Right knowledge of the Savior and Lord makes one long to know Him even better. He who drinks after Jesus will thirst for more of Him, as the hart pants after water. Jesus satisfies as nothing else can. At the same time, to taste Him makes us want to taste Him more and more without ever being too full.
True knowledge of Jesus Christ leads to glorying in Him and in God. Forever! Hence our text ends: “To him be glory both now and for ever. Amen.”
“Glory” is objectively the manifestation of God’s goodness—of His virtues. This glory is revealed in all the works and ordinances of God, but most highly in Jesus Christ. The church as a whole, and each believer, sees by faith this glory in Jesus. It is by Him and for Him that all things were made. He is perfect surety of the covenant. He humbled Himself so deeply. He drank all the cup of God’s wrath. He burst the bonds of death, the grave, and hell. He ascended, leading captivity as a captive. To Him the angels sing a new song of glory (Rev. 5:9-14, 19:6). And every pious heart in the church responds by glorying in the Lord.

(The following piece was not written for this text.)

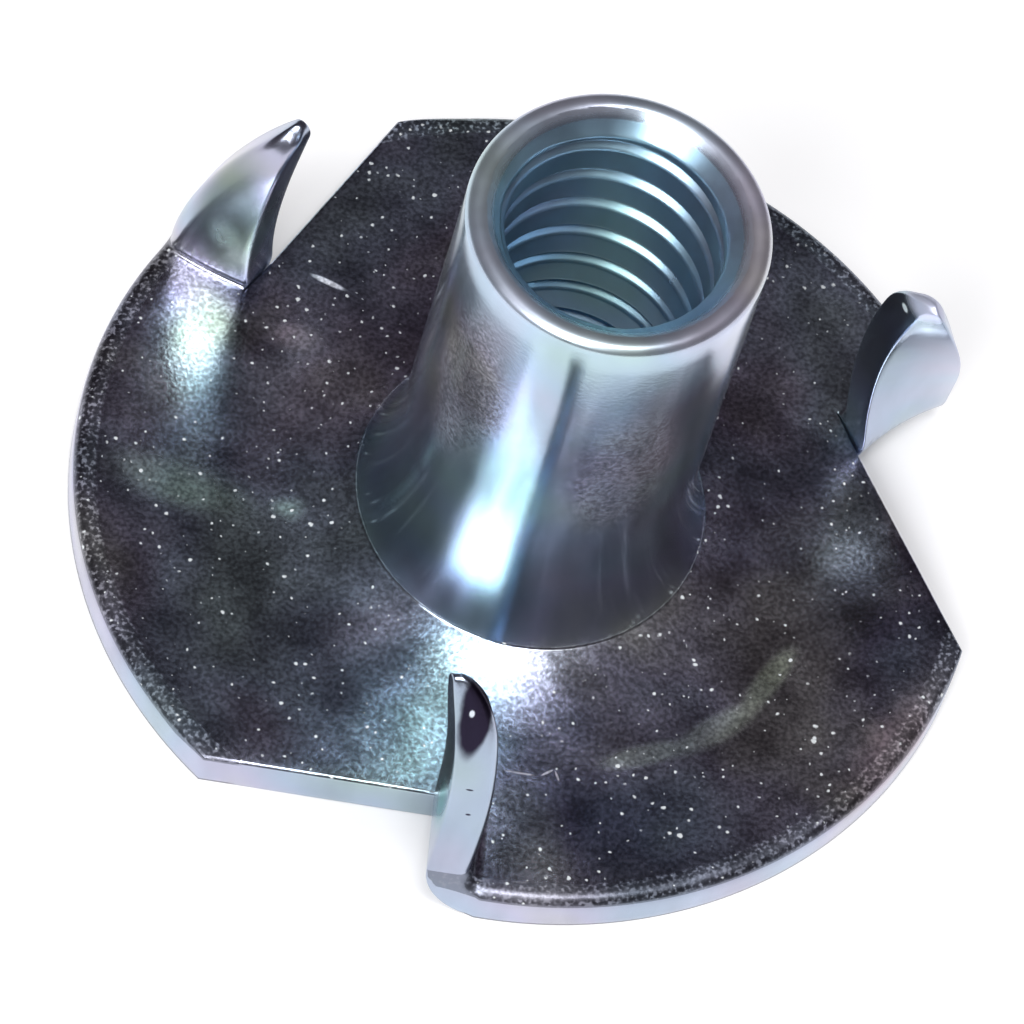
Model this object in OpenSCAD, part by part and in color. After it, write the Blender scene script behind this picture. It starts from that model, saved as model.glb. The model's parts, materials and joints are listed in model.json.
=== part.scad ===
// Three-prong tee nut: one stamped and deep-drawn piece of sheet steel.
// The threaded barrel stands on a round flange, and three prongs are slit
// from the flange and folded up beside the barrel.
// Millimetres. The origin is on the barrel's axis at the flange's underside,
// with +Z up the barrel. The first prong is folded on the -Y radius.

/* [Sheet and flange] */
// Thickness of the sheet
sheet_t = 0.9; // [0.6:0.05:1.1]
// Diameter of the flange
flange_d = 19; // [18:0.5:26]
// Rounding that the punch leaves on the rim's upper edge
rim_roll = 0.28; // [0.1:0.02:0.4]

/* [Barrel] */
// Outside diameter of the straight part of the barrel
barrel_d = 6.2; // [6:0.1:6.8]
// Height of the nut from the flange's underside to the mouth
nut_h = 11.8; // [9:0.1:20]
// Diameter at the foot of the barrel, where the flare meets the flange
foot_d = 7.6; // [7.2:0.1:9]
// Height of the flare above the flange's upper face
flare_h = 3.2; // [1.5:0.1:5]
// Rounding of the mouth's outer edge
lip_r = 0.25; // [0.1:0.01:0.3]

/* [Bore] */
// Diameter of the bore at the crests of its thread
bore_d = 4.45; // [3.9:0.05:4.6]
// Diameter of the countersink at the mouth
mouth_d = 5.4; // [4.9:0.05:5.5]
// Depth of the countersink at the mouth
mouth_depth = 0.45; // [0.2:0.05:1]
// Radius drawn into the underside where the sheet turns up into the barrel
draw_r = 1.3; // [0.8:0.05:1.6]

/* [Prongs] */
// Number of prongs
prong_count = 3; // [2:1:4]
// Distance from the axis to the straight cuts that free the prongs
cut_offset = 7.35; // [6.8:0.05:7.8]
// Radius on the inside of each prong's fold
fold_r = 0.5; // [0.3:0.05:1]
// Angle that each prong is folded past upright
prong_lean = 10; // [2:1:16]
// Radius of each prong's curl back from that lean, at mid-thickness
curl_r = 8.5; // [7:0.5:14]
// Rounding of each prong's point
point_r = 0.15; // [0.05:0.05:0.6]

/* [Hidden] */
$fn = 64;

// Clearance by which a cutting shape passes the face it cuts.
past = 1;
// Angle by which a fold's ring is drawn past its start, before it is trimmed.
fold_past = 6;
// Length of each prong's root inside the flange.
tongue = 0.3;
// Where the first prong's fold lies, seen from above.
first_fold_angle = 270;

flange_r = flange_d / 2;
barrel_r = barrel_d / 2;
foot_r = foot_d / 2;
bore_r = bore_d / 2;
mouth_r = mouth_d / 2;

// The flare's arc is tangent to the barrel's side and ends at the foot.
flare_spread = foot_r - barrel_r;
flare_r = (pow(flare_h, 2) + pow(flare_spread, 2)) / (2 * flare_spread);
flare_top = sheet_t + flare_h;

// The fold turns the sheet through this angle, about an axis along the
// radius and above the underside, and the curl turns it back again.
fold_angle = 90 + prong_lean;
fold_outer_r = fold_r + sheet_t;
fold_mid_r = fold_r + sheet_t / 2;

// Half of the chord that the straight cut makes in the round blank, which is
// the flat length of a prong from its fold to its point.
prong_length = sqrt(pow(flange_r, 2) - pow(cut_offset, 2));
// Length of the sheet's neutral line that the fold takes up.
neutral_share = 0.4;
fold_length = (fold_r + neutral_share * sheet_t) * fold_angle * PI / 180;
curl_angle = (prong_length - fold_length) / curl_r * 180 / PI;

// How far the circle that rounds a prong's point lies in from its two edges.
// It is a little less than the circle's radius, so that it crosses both.
point_inset = 0.9 * point_r;

// Section of the barrel and the flange, right of the axis.
module barrel_and_flange_section() {
    difference() {
        union() {
            flange_section();
            barrel_section();
            flare_section();
        }
        bore_section();
    }
}

module flange_section() {
    square([flange_r - rim_roll, sheet_t]);
    square([flange_r, sheet_t - rim_roll]);
    translate([flange_r - rim_roll, sheet_t - rim_roll]) circle(rim_roll);
}

module barrel_section() {
    square([barrel_r, nut_h - lip_r]);
    square([barrel_r - lip_r, nut_h]);
    translate([barrel_r - lip_r, nut_h - lip_r]) circle(lip_r);
}

module flare_section() {
    translate([barrel_r, sheet_t]) {
        difference() {
            square([flare_spread, flare_h]);
            translate([flare_r, flare_h]) circle(flare_r);
        }
    }
}

// What is taken out along the axis: the bore, the countersink at the mouth
// and the rounded entry that drawing leaves in the underside.
module bore_section() {
    translate([0, -past]) square([bore_r, nut_h + 2 * past]);
    polygon([
        [0, nut_h - mouth_depth],
        [bore_r, nut_h - mouth_depth],
        [mouth_r, nut_h],
        [mouth_r, nut_h + past],
        [0, nut_h + past],
    ]);
    difference() {
        translate([0, -past]) square([bore_r + draw_r, draw_r + past]);
        translate([bore_r + draw_r, draw_r]) circle(draw_r);
        translate([bore_r + draw_r, -2 * past]) square([draw_r, draw_r + 2 * past]);
    }
}

// Part of a ring between two angles, less than half a turn apart.
module ring_part(inner_r, outer_r, from_angle, to_angle) {
    reach = 2 * outer_r;
    middle_angle = (from_angle + to_angle) / 2;
    intersection() {
        difference() {
            circle(outer_r);
            circle(inner_r);
        }
        polygon([
            [0, 0],
            [reach * cos(from_angle), reach * sin(from_angle)],
            [reach * cos(middle_angle), reach * sin(middle_angle)],
            [reach * cos(to_angle), reach * sin(to_angle)],
        ]);
    }
}

// Section of a fold's ring and the curl that follows it, about the fold's
// axis. The two meet left of the axis, where the sheet runs straight up.
module fold_and_curl_section() {
    ring_part(fold_r, fold_outer_r, 180, 180 + fold_angle + fold_past);
    translate([-fold_mid_r - curl_r, 0])
        ring_part(curl_r - sheet_t / 2, curl_r + sheet_t / 2, 0, curl_angle);
}

// Section of a prong across its thickness, seen along the radius: x runs
// round the flange and y is up. The fold starts at x = 0 and turns the sheet
// up, past upright, and the curl then bends it back. A short tongue runs on
// into the flange.
module prong_section() {
    square([tongue, sheet_t]);
    translate([0, fold_outer_r]) {
        difference() {
            rotate(-prong_lean) fold_and_curl_section();
            translate([0, -2 * fold_outer_r])
                square([2 * fold_outer_r, 2 * fold_outer_r]);
        }
    }
}

// Outline of a prong seen square to its face: x runs out along the radius
// and y is up. Its inner edge is the straight cut and its outer edge is the
// blank's own arc. A circle set in from both rounds the point.
module prong_outline() {
    point_x = cut_offset + point_inset;
    point_y = sqrt(pow(flange_r - point_inset, 2) - pow(point_x, 2));
    reach = 2 * flange_r / (flange_r - point_inset);
    intersection() {
        circle(flange_r);
        translate([cut_offset, -past]) square([2 * flange_r, 2 * flange_r]);
        union() {
            translate([point_x, point_y]) circle(point_r);
            polygon([
                [0, -2 * past],
                [3 * flange_r, -2 * past],
                [point_x * reach, point_y * reach],
                [point_x, point_y],
                [0, point_y],
            ]);
        }
    }
}

// One prong, with its fold on the +X radius.
module prong() {
    intersection() {
        rotate([90, 0, 90]) linear_extrude(2 * flange_r) prong_section();
        translate([0, flange_r, 0]) rotate([90, 0, 0])
            linear_extrude(2 * flange_r) prong_outline();
    }
}

// The piece of the blank beyond one straight cut, up to the prong's fold.
module cut_away() {
    translate([cut_offset, -flange_d, -past])
        cube([flange_d, flange_d, sheet_t + 2 * past]);
}

module at_each_fold() {
    for (k = [0 : prong_count - 1])
        rotate([0, 0, first_fold_angle + k * 360 / prong_count]) children();
}

module tee_nut() {
    color("lightsteelblue") {
        difference() {
            rotate_extrude() barrel_and_flange_section();
            at_each_fold() cut_away();
        }
        at_each_fold() prong();
    }
}

tee_nut();
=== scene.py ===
"""Visual model of a three-prong tee nut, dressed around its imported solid.

The nut is one piece of sheet steel. It is made here in the order in which the
real one is: a round blank is slit three times and drawn up into a barrel, the
barrel's bore is tapped, and each prong is folded up beside its slit. The bore
and the folds are node trees, so each prong takes its own lean and curl from
the modifier that folds it.
"""

import json
import logging
import math
from collections.abc import Iterable, Iterator, Sequence
from dataclasses import dataclass, field, fields
from enum import Enum
from types import SimpleNamespace

import bmesh
import bpy
from bmesh.types import BMesh, BMVert
from bpy.types import ColorRamp, Material, Mesh, Node, NodeSocket, NodeTree, Object
from mathutils import Matrix, Vector
from mathutils.geometry import delaunay_2d_cdt


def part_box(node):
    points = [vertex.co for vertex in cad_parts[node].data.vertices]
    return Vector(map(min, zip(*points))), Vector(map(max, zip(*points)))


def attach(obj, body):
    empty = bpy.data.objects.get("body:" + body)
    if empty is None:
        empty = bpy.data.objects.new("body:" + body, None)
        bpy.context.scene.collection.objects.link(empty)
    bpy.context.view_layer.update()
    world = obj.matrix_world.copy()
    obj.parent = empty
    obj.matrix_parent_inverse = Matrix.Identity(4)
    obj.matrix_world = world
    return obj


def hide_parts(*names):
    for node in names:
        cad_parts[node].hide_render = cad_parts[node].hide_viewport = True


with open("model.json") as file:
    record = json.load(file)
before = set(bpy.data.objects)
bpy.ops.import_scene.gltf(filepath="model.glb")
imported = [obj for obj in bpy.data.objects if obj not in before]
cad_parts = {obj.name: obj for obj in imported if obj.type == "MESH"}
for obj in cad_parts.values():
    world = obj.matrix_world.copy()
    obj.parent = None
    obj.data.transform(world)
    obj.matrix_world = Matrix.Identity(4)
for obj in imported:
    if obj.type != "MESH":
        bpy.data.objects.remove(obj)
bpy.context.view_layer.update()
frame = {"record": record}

log = logging.getLogger("tee_nut")

MM = 0.001
NODE = "tee_nut"
WELD = 0.001 * MM

# What a Map Range node takes from a Range, and a Mix node's inputs and output
# for colours, by number, because others share their names. A noise's features
# are this wide where its scale is 1.
RANGE_INPUTS = ("From Min", "From Max", "To Min", "To Max")
MIX_A, MIX_B, MIX_OUT = 6, 7, 2
NOISE_FEATURE = 0.6

Plan = tuple[float, float]
Colour = tuple[float, float, float, float]
Range = tuple[float, float, float, float]


# ---- node helpers


def linear(code: str) -> Colour:
    """Turns an sRGB colour into the linear values that a shader takes.

    Args:
        code: Six hex digits after a "#".

    Returns:
        Red, green, blue and an alpha of 1.
    """
    channels = [int(code[i : i + 2], 16) / 255 for i in (1, 3, 5)]
    toe, slope, offset, power = 0.04045, 12.92, 0.055, 2.4
    red, green, blue = (
        c / slope if c <= toe else ((c + offset) / (1 + offset)) ** power for c in channels
    )
    return red, green, blue, 1.0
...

“Both now and for ever.” The right and wonderful knowledge of the Savior and Lord will not let us keep silent. We do not wait until we get to heaven to sing of His glory. Already now, in this present time, we desire to proclaim His glory, and to do so in every sphere of life. The activity of giving glory to God and to Christ is to characterize every believer on this earth. Realize that man is always glorying. If we are not glorying in the Lord Jesus, then we are either glorying in self or thinking incorrectly of Him. Right knowledge of Jesus not only leads to humility, but also leads to glorying in the Lord.
And we will glory in the Lord forever (literally, the eternal day). We are never to cease in giving Him praise. The glory of the cross and the great luster of God and His grace may never be dimmed nor eclipsed. He is to be praised for as long as His throne endures—forever!